What you are asked to do> Only the lines from the line with "for kind in" through the line with "bpy.data.objects.remove(obj)" should be copied, exactly as they appear, with both ends kept.

--- START OF Provided information ---

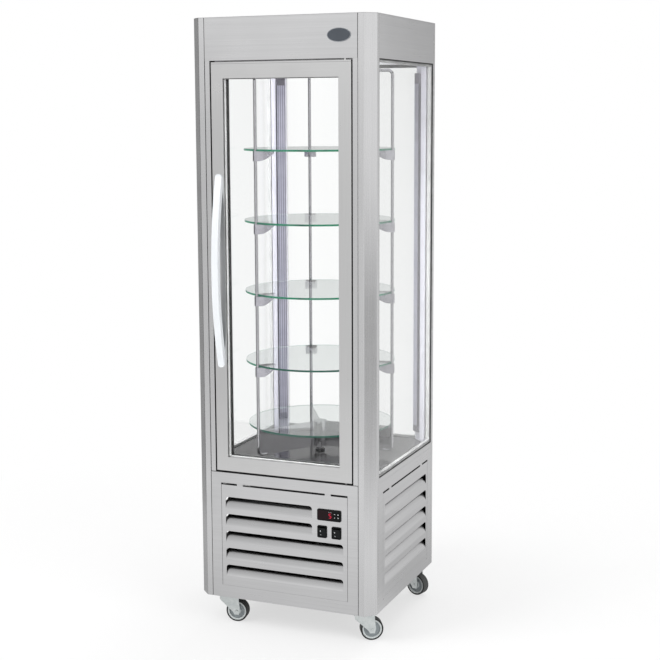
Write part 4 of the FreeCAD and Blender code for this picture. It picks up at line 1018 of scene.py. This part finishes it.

--- END OF Provided information ---
--- START OF Provided information ---

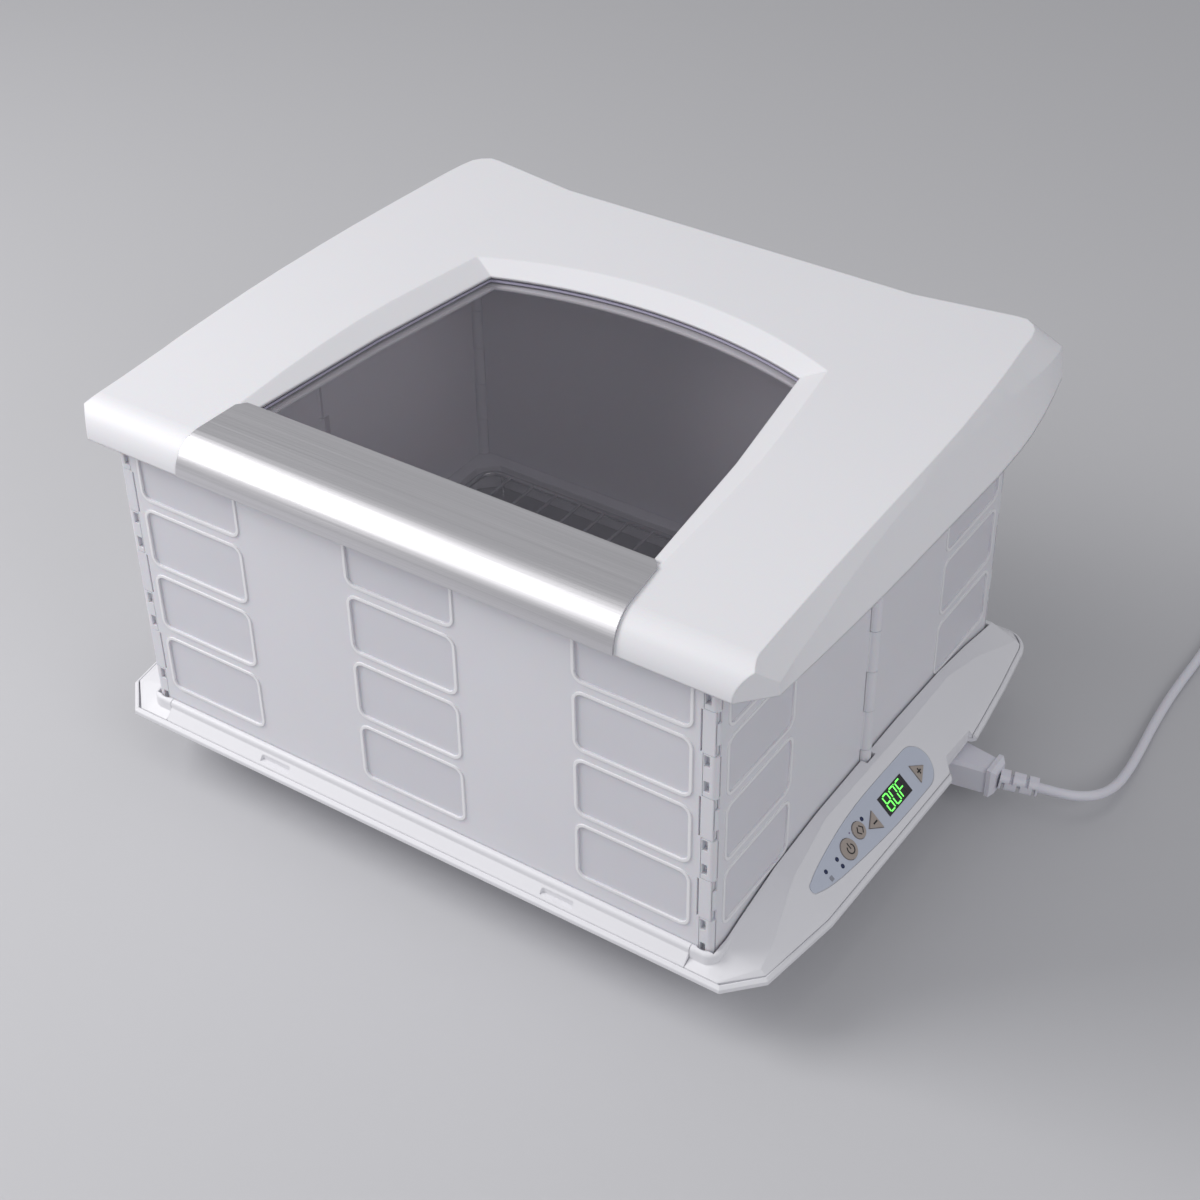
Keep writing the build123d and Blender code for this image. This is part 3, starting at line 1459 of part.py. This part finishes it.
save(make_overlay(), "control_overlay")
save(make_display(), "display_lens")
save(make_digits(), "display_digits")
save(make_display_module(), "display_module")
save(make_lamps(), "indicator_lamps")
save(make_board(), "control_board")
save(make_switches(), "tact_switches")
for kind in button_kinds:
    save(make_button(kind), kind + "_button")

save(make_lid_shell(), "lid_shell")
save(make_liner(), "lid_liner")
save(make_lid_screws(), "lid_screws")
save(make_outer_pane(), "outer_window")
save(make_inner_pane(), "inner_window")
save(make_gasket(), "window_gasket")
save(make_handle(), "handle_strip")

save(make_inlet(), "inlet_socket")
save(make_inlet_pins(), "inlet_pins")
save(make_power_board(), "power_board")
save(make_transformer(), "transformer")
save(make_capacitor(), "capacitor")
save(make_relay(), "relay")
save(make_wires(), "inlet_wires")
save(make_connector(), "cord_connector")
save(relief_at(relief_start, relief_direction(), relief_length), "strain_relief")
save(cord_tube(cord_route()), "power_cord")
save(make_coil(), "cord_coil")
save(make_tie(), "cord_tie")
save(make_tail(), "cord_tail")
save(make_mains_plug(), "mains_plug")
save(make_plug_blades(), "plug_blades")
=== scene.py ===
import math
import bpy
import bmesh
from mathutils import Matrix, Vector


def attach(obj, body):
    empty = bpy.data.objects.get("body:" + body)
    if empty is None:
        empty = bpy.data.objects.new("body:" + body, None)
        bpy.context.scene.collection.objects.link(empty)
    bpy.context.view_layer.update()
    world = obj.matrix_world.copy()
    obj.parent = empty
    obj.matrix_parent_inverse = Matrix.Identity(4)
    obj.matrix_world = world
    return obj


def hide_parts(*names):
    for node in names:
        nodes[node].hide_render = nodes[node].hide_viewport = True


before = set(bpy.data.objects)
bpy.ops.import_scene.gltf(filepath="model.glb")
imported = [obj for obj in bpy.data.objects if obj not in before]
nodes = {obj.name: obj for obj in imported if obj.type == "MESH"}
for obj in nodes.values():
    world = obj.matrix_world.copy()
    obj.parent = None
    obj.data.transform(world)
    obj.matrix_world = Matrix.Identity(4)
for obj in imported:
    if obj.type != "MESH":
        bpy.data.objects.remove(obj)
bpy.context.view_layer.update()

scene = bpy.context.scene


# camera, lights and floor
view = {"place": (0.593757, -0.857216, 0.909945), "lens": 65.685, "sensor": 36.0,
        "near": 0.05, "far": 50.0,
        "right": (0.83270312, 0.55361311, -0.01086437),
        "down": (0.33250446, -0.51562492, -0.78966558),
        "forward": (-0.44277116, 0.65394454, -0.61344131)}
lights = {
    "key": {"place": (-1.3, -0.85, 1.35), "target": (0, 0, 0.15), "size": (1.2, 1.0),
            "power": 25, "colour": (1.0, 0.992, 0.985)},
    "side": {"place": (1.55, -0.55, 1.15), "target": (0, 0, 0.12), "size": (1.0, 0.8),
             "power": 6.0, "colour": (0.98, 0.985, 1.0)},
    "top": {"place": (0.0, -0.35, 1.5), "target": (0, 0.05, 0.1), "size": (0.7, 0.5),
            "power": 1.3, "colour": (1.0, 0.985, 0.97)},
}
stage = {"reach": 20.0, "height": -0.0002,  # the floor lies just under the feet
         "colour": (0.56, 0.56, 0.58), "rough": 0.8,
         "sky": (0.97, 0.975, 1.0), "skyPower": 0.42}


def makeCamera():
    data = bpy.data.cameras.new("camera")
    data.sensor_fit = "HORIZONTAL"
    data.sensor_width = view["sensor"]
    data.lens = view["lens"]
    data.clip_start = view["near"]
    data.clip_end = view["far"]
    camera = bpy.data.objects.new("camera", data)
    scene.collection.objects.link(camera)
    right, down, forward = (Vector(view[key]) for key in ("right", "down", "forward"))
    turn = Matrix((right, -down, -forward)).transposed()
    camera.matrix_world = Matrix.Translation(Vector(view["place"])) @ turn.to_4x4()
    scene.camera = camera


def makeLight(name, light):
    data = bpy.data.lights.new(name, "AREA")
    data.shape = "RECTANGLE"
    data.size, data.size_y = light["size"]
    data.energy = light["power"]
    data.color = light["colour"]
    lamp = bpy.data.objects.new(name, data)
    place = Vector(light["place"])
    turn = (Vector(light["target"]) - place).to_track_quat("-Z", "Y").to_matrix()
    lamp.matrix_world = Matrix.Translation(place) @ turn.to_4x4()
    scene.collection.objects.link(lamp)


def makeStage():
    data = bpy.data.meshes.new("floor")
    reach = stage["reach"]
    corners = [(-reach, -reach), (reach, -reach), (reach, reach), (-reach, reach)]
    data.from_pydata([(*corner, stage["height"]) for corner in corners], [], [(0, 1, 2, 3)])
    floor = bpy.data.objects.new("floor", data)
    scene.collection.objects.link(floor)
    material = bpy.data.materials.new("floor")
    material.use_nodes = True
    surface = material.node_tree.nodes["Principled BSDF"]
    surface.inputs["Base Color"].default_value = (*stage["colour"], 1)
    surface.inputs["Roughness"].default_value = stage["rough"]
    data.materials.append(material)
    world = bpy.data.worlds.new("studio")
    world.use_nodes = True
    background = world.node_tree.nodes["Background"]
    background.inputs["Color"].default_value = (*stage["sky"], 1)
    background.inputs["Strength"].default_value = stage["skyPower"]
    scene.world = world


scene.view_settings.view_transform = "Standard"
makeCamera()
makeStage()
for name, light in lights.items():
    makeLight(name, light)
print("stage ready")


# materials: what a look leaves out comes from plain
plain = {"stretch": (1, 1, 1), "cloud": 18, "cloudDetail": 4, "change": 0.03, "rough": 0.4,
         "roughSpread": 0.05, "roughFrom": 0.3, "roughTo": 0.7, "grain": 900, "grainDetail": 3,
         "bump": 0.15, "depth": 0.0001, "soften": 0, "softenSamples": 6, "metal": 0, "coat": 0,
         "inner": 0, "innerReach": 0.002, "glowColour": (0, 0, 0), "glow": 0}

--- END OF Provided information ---

Solution below>
for kind in button_kinds:
    save(make_button(kind), kind + "_button")

save(make_lid_shell(), "lid_shell")
save(make_liner(), "lid_liner")
save(make_lid_screws(), "lid_screws")
save(make_outer_pane(), "outer_window")
save(make_inner_pane(), "inner_window")
save(make_gasket(), "window_gasket")
save(make_handle(), "handle_strip")

save(make_inlet(), "inlet_socket")
save(make_inlet_pins(), "inlet_pins")
save(make_power_board(), "power_board")
save(make_transformer(), "transformer")
save(make_capacitor(), "capacitor")
save(make_relay(), "relay")
save(make_wires(), "inlet_wires")
save(make_connector(), "cord_connector")
save(relief_at(relief_start, relief_direction(), relief_length), "strain_relief")
save(cord_tube(cord_route()), "power_cord")
save(make_coil(), "cord_coil")
save(make_tie(), "cord_tie")
save(make_tail(), "cord_tail")
save(make_mains_plug(), "mains_plug")
save(make_plug_blades(), "plug_blades")
=== scene.py ===
import math
import bpy
import bmesh
from mathutils import Matrix, Vector


def attach(obj, body):
    empty = bpy.data.objects.get("body:" + body)
    if empty is None:
        empty = bpy.data.objects.new("body:" + body, None)
        bpy.context.scene.collection.objects.link(empty)
    bpy.context.view_layer.update()
    world = obj.matrix_world.copy()
    obj.parent = empty
    obj.matrix_parent_inverse = Matrix.Identity(4)
    obj.matrix_world = world
    return obj


def hide_parts(*names):
    for node in names:
        nodes[node].hide_render = nodes[node].hide_viewport = True


before = set(bpy.data.objects)
bpy.ops.import_scene.gltf(filepath="model.glb")
imported = [obj for obj in bpy.data.objects if obj not in before]
nodes = {obj.name: obj for obj in imported if obj.type == "MESH"}
for obj in nodes.values():
    world = obj.matrix_world.copy()
    obj.parent = None
    obj.data.transform(world)
    obj.matrix_world = Matrix.Identity(4)
for obj in imported:
    if obj.type != "MESH":
        bpy.data.objects.remove(obj)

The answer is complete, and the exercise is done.